The baby octopus dish was comprised of four hearty specimens, splayed out starfish-style with grill-seared tips. The octopi sat atop the tamarind sauce and little logs of cured daikon were piled like firewood off to the side with carrot. For my taste, the octopus was ever so slightly under-done, but I would rather this than over, and in truth, the combination of flavours was so good that the subtle temperature concern seemed trifling.
Wooden Fish presents every table with a selection of four earthenware pots containing house-made dipping sauces that, to my mind, transformed the meal from very good to excellent. These garlic-heavy sauces included a brilliant orange hot sauce with a striking, fiery chili flavour, an outstanding puree of lemongrass, another flavour-forward puree of garlic and chilies, and an ingenious but simple condiment of marinated garlic slices that was like an ultra-fragrant, sweet and sour vinaigrette.
I applied all of these condiments liberally throughout my meal, including atop my already outstanding main course, Duck Confit with garlic rice and purple cabbage. The confit was easily one of the best I have had on the North Shore, meaty, beautifully seasoned with star-anise dominant Five Spice, with impeccably crispy, light-as-air skin.

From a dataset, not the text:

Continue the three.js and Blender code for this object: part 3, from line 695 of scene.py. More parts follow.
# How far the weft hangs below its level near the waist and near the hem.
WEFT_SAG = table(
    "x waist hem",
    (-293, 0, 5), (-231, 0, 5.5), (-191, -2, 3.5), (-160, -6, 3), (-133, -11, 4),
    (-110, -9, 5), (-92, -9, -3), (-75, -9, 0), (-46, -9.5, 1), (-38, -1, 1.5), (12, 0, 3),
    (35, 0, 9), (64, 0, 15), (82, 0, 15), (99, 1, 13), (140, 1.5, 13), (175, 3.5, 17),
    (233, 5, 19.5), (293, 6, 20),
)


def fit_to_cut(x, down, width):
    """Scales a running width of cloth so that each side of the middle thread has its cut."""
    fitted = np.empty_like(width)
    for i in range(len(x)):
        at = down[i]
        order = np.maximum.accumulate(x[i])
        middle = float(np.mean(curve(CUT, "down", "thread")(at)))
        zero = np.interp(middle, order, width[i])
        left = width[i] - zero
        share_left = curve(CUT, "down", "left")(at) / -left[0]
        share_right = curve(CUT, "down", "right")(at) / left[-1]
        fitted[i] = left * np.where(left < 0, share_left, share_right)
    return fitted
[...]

Vietnam is a culinary wonder of a nation but I tend to forget that its difficult past included a significant period of French occupation. Lingering evidence of that influence informs the cuisine, which has taken French specialties (confit, baguette, fine liver pate, pot au feu, etc.) and reinvented them with a distinctly local flair. I can safely say I have never eaten perfectly executed duck confit atop seasoned rice before, let alone with lemongrass puree and nuoc cham (seasoned fish sauce-based dipping condiment); the combination was a revelation.

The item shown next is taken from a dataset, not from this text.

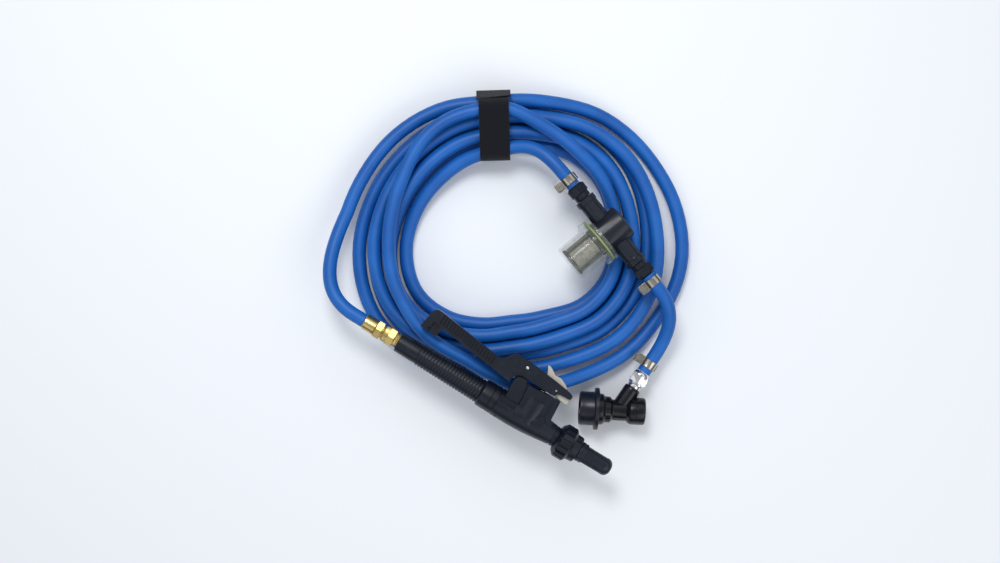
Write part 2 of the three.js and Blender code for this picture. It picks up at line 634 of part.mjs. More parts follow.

As I am a lifelong fan of pho, I added a bowl of Wooden Fish’s Hanoi-style Beef Noodle Soup to my order as a take-home dish for dinner. Not surprisingly, the broth of the soup was intensely flavoured and exceptionally prepared, clearly the product of hours upon hours of slow rendering. I added optional bone marrow and oxtail to my soup order ($3 and $7 respectively), which took the deeply rich soup right over the top. I would suggest that if you are more accustomed to a lean version of pho with a lighter broth, you may find these additions a bit too fatty as they definitely result in enhanced oiliness of the broth. I personally relished the additions, but must concede I would not make them habitual.
Wooden Fish is fully licensed and offers a small selection of wines, beers, and cocktails.
I would be remiss if I didn’t note that Wooden Fish occupies the former Inn Cogneato space. I was sorry to see the long-running Persian/Mediterranean casual eatery close its doors as I had fond memories of Inn Cogneato meals dating back to the business’s original location on Lonsdale Avenue. Nevertheless, I am delighted that its successor is a creative, friendly, and extremely promising new independent restaurant that I hope has an equally good run.
My meal, including the take-home pho entrée, was $64.
Wooden Fish. 1403 Marine Drive. 604-926-6789. No website at the time of publication.